In the Lower 48, editorials supporting the preservation of the refuge, at least for the time being, popped up like morel mushrooms after a forest fire. “Until it is necessary to drill in the Arctic Wildlife Refuge, it is clearly necessary not to,” went the slightly ambivalent line in the Philadelphia Enquirer. The Dallas Times Herald was more forceful: “It would be wrong to destroy about 1.5 million acres of natural habitat for no valid reason.” The Boston Globe called the energy security argument “a decoy,” and argued that, “on balance, the evidence suggests that risking ecological damage to the wildlife refuge is not justified.”

Vying with images of oil-slicked seals and birds, the Senate subcommittee bill withered. So did another, in 1991, the Johnston-Wallop National Energy Security Act. In 1995, yet another attempt made it through the House and the Senate before running headlong into President Clinton’s veto. There were more legislative skirmishes in 2002, and each time, the ban on oil exploration in the calving grounds held. The 1002 area remained in limbo.

In 2005, the issue came to a head again. In the Republican-led Congress, two different energy bills contained provisions that would have essentially opened the 1002 to drilling. Both were defeated by coalitions of Democrats and moderate Republicans.

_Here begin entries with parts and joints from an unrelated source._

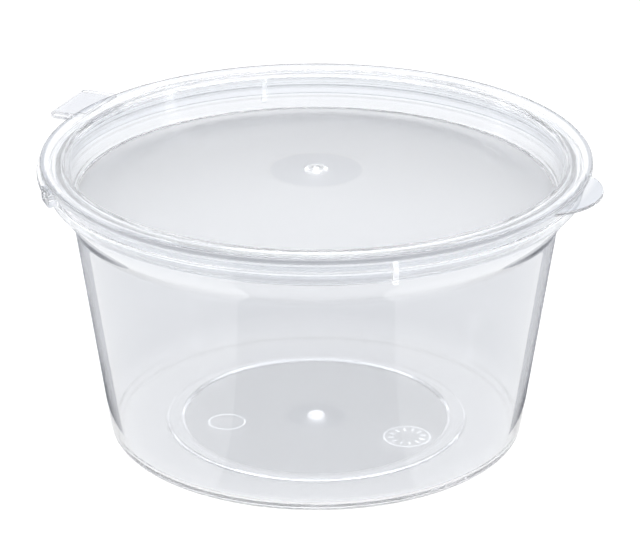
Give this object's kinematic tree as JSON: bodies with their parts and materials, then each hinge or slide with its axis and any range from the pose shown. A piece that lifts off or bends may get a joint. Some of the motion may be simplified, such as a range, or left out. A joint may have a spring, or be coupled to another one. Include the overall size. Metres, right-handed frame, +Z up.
{
  "type": "hinged plastic portion container",
  "caption": "Round clear plastic portion cup with a tapered wall and a recessed snap lid hinged to its rim, with a finger tab opposite the hinge.",
  "frame": {"origin": "centre of the cup's flat underside", "axes": "+Z up along the cup's axis; the hinge line lies towards -X, parallel to Y, and the finger tab points to +X"},
  "size_m": [0.0822, 0.075, 0.04],
  "materials": {
    "clear_cup": "clear polypropylene, glossy wall, lightly frosted floor",
    "clear_lid": "clear polypropylene, glossy rim, lightly frosted panel"
  },
  "bodies": {
    "cup": {"cup": "clear_cup", "hinge_film": "clear_cup"},
    "lid": {"lid": "clear_lid"}
  },
  "joints": [
    {"name": "lid_hinge", "type": "hinge", "parent": "cup", "child": "lid", "pos_m": [-0.0413, 0, 0.03895], "axis": [0, -1, 0], "range_deg": [0, 180]}
  ]
}
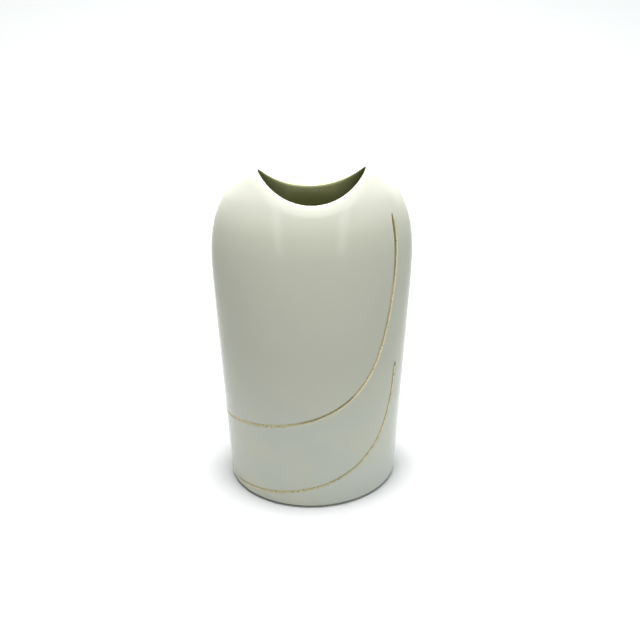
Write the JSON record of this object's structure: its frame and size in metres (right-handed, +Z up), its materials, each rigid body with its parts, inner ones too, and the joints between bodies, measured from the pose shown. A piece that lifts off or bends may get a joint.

A third bill, one that targeted Pentagon spending, also included a drilling provision, but that provision was yanked after a successful filibuster.

Meanwhile, with every bill and every counter-campaign, the Arctic Refuge grew in public stature and was mythologized in the American consciousness. It had become a symbol, a talisman, to both sides. The fight over the refuge drew in not only all the major conservation groups — the Sierra Club, the Wilderness League, the World Wildlife Fund, and so on — but also an array of celebrities and mainstream brands. (During the 2005 skirmishes, Ben & Jerry’s produced a 900-pound Baked Alaska and had it carried on a litter of plywood and two-by-fours to Capitol Hill. “This is not going to last very long,” one of the company’s “flavor gurus” announced to a small crowd of protesters. “Just like the Arctic National Wildlife Refuge, if you drill up there.”)

After 2005, things quieted down some. When President Obama was elected in 2008, the Democrats took the Senate and the House as well. Notwithstanding Republicans’ call to “drill, baby, drill,” there was no legislative path forward for the pro-development side.

Early in 2015, Obama recommended that Congress designate the coastal plain, and other non-wilderness areas of ANWR, as wilderness. But that never happened, and as his term wound down, and the 2016 election loomed, people on both sides of the debate wondered if he would exercise his power to declare the area a national monument. He did not. Then came the 2016 election and the 2017 tax bill. The federal government shutdown in early 2019 delayed the commenting and review process for activity in the refuge, meaning that seismic exploration work originally planned for this winter will be held off a year. But the Bureau of Land Management still plans to hold ANWR’s first ever lease sale later this year.